マタイの福音書 3章16~17節(ヨハネからバプテスマ)
“イエスはバプテスマを受けて、すぐに水から上がられた。すると見よ、天が開け、神の御霊が鳩のようにご自分の上に降って来られるのをご覧になった。そして、見よ、天から声があり、こう告げた。「これはわたしの愛する子。わたしはこれを喜ぶ。」”

マタイの福音書 17章5節(変貌の山)
“彼(ペテロ)がまだ話している間に、見よ、光り輝く雲が彼らをおおった。すると見よ、雲の中から「これはわたしの愛する子。わたしはこれを喜ぶ。彼の言うことを聞け」という声がした。”

イエスのメシア理解
=神の子(神と同じ本質を持つ者)
=ダビデ大王が私の主と呼ぶ者

荒野における悪魔の試み
「もしあなたが神の子なら」
=「あなたは神の子なのだから」

悪霊たちの告白
「あなたは神の子です」

汚れた霊どもは、イエスの本質を知っていた。
しかし、人の目には隠されていた。人は、聖霊によらなければイエスの本質を知ることができない。

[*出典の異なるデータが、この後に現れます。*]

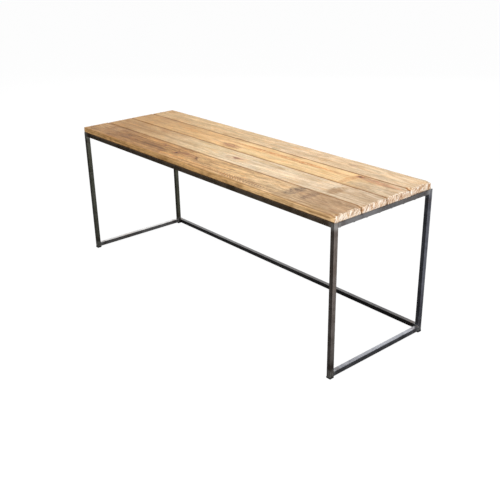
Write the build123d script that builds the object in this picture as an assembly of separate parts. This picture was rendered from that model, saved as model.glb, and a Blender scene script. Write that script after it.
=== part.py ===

「 それでは、どうしてダビデは御霊によってキリストを主と呼び、『主(YHVH)は、私の主に言われた。「あなたは、わたしの右の座に着いていなさい。わたしがあなたの敵をあなたの足台とするまで」』と言っているのですか。ダビデがキリストを主と呼んでいるのなら、どうしてキリストがダビデの子なのでしょう。」

マタイの福音書 16章15~17節
“イエスは彼らに言われた。「あなたがたは、わたしをだれだと言いますか。」シモン・ペテロが答えた。「あなたは生ける神の子キリストです。」
すると、イエスは彼に答えられた。「バルヨナ・シモン、あなたは幸いです。このことをあなたに明らかにしたのは血肉ではなく、天におられるわたしの父です。”

コリント人への手紙 第一 12章3節
「ですから、あなたがたに次のことを教えておきます。神の御霊によって語る者はだれも「イエスは、のろわれよ」と言うことはなく、また、聖霊によるのでなければ、だれも「イエスは主です」と言うことはできません。」

イエスの十字架の道
=政治的軍事的王としての道を捨てる
→永遠の王として十字架の血によって悪魔を打ち倒す
=永遠の大祭司として、永遠にただ一度の罪の贖いをなす(=全人類の罪を覆い尽くす血を流す)
=これこそが神の子の実存である

“しかしキリストは、すでに実現したすばらしい事柄の大祭司として来られ、人の手で造った物でない、すなわち、この被造世界の物でない、もっと偉大な、もっと完全な幕屋を通り、また、雄やぎと子牛の血によってではなく、ご自分の血によって、ただ一度だけ聖所に入り、永遠の贖いを成し遂げられました。
 雄やぎと雄牛の血や、若い雌牛の灰を汚れた人々に振りかけると、それが聖なるものとする働きをして、からだをきよいものにするのなら、まして、キリストが傷のないご自分を、とこしえの御霊によって神にお献げになったその血は、どれだけ私たちの良心をきよめて死んだ行いから離れさせ、生ける神に仕える者にすることでしょうか。
ヘブル人への手紙第9章11〜14節

“なぜなら、もしあなたの口でイエスを主と告白し、あなたの心で神はイエスを死者の中からよみがえらせたと信じるなら、あなたは救われるからです。”